Nigerian militants said on Saturday they had destroyed another major oil pipeline in the Niger Delta after a week of the most intense attacks against Africa's biggest oil and gas industry for years.
The Movement for the Emancipation of the Niger Delta (MEND) said it had attacked a pipeline operated by Royal Dutch Shell at Buguma Front in Rivers state late on Friday and warned its campaign was not over.
A Shell spokeswoman in Nigeria said the company was investigating the claim, but gave no further details.
The Anglo-Dutch giant, the company hardest hit by the violence, declared a second force majeure on Bonny Light oil shipments on Friday following the week's unrest but gave no details on production.
"MEND will continue to nibble every day at the oil infrastructure in Nigeria until the oil exports reach zero," the group said in an e-mailed statement.
MEND fighters have hit pipelines, flow stations and oil and gas facilities in the Niger Delta every day since last Sunday, when the group declared an "oil war" in response to what it said were military ground and air strikes.
Shell operates onshore in Nigeria through its SPDC joint venture, of which it holds 30 percent while state oil firm NNPC holds 55 percent. Local subsidiaries of France's Total and Italy's Agip hold the rest.
Shell had already been forced to extend a force majeure on Nigerian Bonny Light exports, which frees it from contractual obligations, following an attack on a major pipeline in July.
Such intensity of attacks across the eastern Niger Delta, a vast network of mangrove creeks, makes assessing the impact difficult as engineers scramble to investigate exactly how much production has been hit in each location.
Nigerian government officials have said production has fallen by 150,000 barrels per day (bpd) over the past week, and estimate the country's current output at 1.95 million bpd.
INTENSE AND SUSTAINED
The attacks this week have largely been limited to Rivers state in the eastern Niger Delta but MEND has warned it may extend its campaign to other areas on- and off-shore.
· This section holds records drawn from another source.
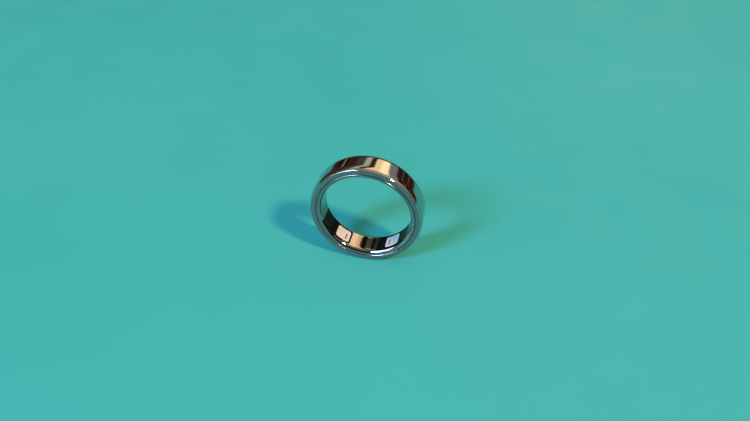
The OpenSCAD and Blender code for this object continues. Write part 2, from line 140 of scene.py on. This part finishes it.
def finish_mesh(name, bm):
    bmesh.ops.recalc_face_normals(bm, faces=bm.faces)
    mesh = bpy.data.meshes.new(name)
    bm.to_mesh(mesh)
    bm.free()
    shade(mesh)
    return add_object(name, mesh)


def bridge(bm, row, following):
    """Faces between two closed rows of points."""
    for j in range(len(row)):
        k = (j + 1) % len(row)
        bm.faces.new((row[j], row[k], following[k], following[j]))


def lathe(name, outline, steps=TURN_STEPS, from_degrees=0, turn_degrees=FULL_TURN):
    """Turns an outline of radius and place along the finger round the finger's axis."""
    closed = turn_degrees >= FULL_TURN
    bm = bmesh.new()
    rows = []
    for i in range(steps if closed else steps + 1):
        angle = math.radians(from_degrees + turn_degrees * i / steps)
        c, s = math.cos(angle) * MM, math.sin(angle) * MM
        rows.append([bm.verts.new((r * c, y * MM, r * s)) for r, y in outline])
    for row, following in zip(rows, rows[1:] + rows[:1] if closed else rows[1:]):
        bridge(bm, row, following)
    if not closed:
        bm.faces.new(rows[0])
        bm.faces.new(rows[-1])
    return finish_mesh(name, bm)


def from_axes(x, y, z):
    """Matrix that turns the three axes into the given directions."""
    return Matrix((x, y, z)).transposed().to_4x4()


def radial_frame(degrees):
    """Matrix whose local x runs round the finger, y along it and z outwards."""
    a = math.radians(degrees)
    outward = Vector((math.cos(a), 0, math.sin(a)))
    along = Vector((0, 1, 0))
    return from_axes(along.cross(outward), along, outward)


def radial_cutter(degrees, length, width, corner, low, high):
    """Rounded rectangle pulled along the radius from one radius to another."""
    x, y = length / 2, width / 2
    signs = ((1, 1), (-1, 1), (-1, -1), (1, -1))
    outline = filleted([(sx * x, sy * y, corner, CORNER_STEPS) for sx, sy in signs])
    bm = bmesh.new()
    ends = [[bm.verts.new((px * MM, py * MM, z * MM)) for px, py in outline] for z in (low, high)]
    for end in ends:
        bm.faces.new(end)
    bridge(bm, *ends)
    cutter = finish_mesh("cutter", bm)
    cutter.data.transform(radial_frame(degrees))
    return cutter


def combine(obj, other, operation):
    """Applies one exact boolean and removes the other object."""
    modifier = obj.modifiers.new("cut", "BOOLEAN")
    modifier.operation = operation
    modifier.solver = "EXACT"
    modifier.object = other
    bpy.context.view_layer.update()
    graph = bpy.context.evaluated_depsgraph_get()
    mesh = bpy.data.meshes.new_from_object(obj.evaluated_get(graph))
    obj.modifiers.clear()
    obj.data = mesh
    bpy.data.objects.remove(other)


# Node trees

# Range that most of a noise lies in
NOISE_LOW, NOISE_MIDDLE, NOISE_HIGH = 0.3, 0.5, 0.7
DEGREES_PER_RADIAN = 57.3


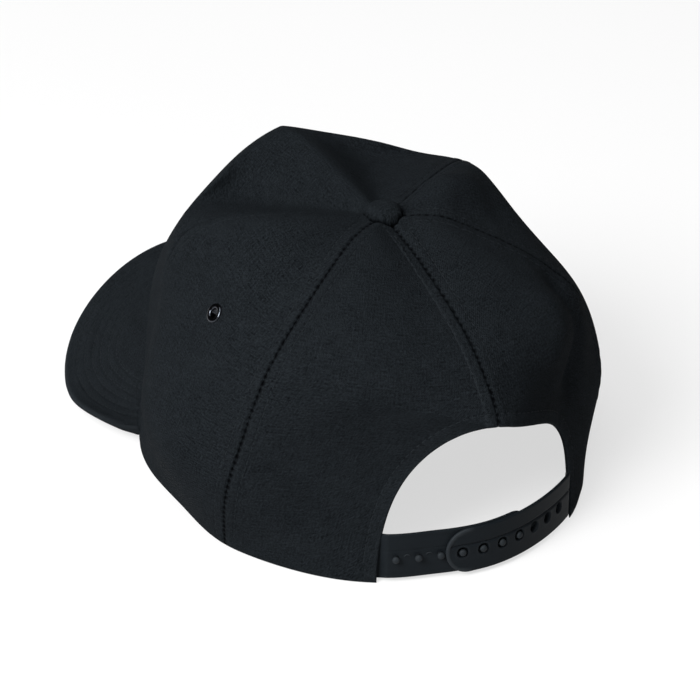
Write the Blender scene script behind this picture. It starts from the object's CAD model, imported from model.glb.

The violence has been the most intense and sustained since MEND first launched its campaign of sabotage in early 2006, and has included relatively rare direct confrontation with the army.
The world oil market, which has largely focused on the fallout from the credit crisis, has found some support from the situation. Prices traded above $100 on Friday.
MEND said it had launched this week's campaign -- an operation it calls "Hurricane Barbarossa" -- in response to air and naval attacks on one of its bases in Rivers state.
"When (Rivers state governor Rotimi) Amaechi took over, the government just said that they must kill me and my boys," one militant leader, Ateke Tom, told Reuters television this week.
"That is why we are fighting back," he said, surrounded by heavily armed fighters.
The militants want greater development and a better living environment after decades of neglect in the delta, where impoverished villagers live among polluted land and water.
The unrest is fuelled by a lucrative trade in stolen oil worth millions of dollars a day.
Security experts say the region will never be stable unless an alternative source of income can be found for the gunmen, businessmen, politicians and international shippers all taking their slice of the illegal profits.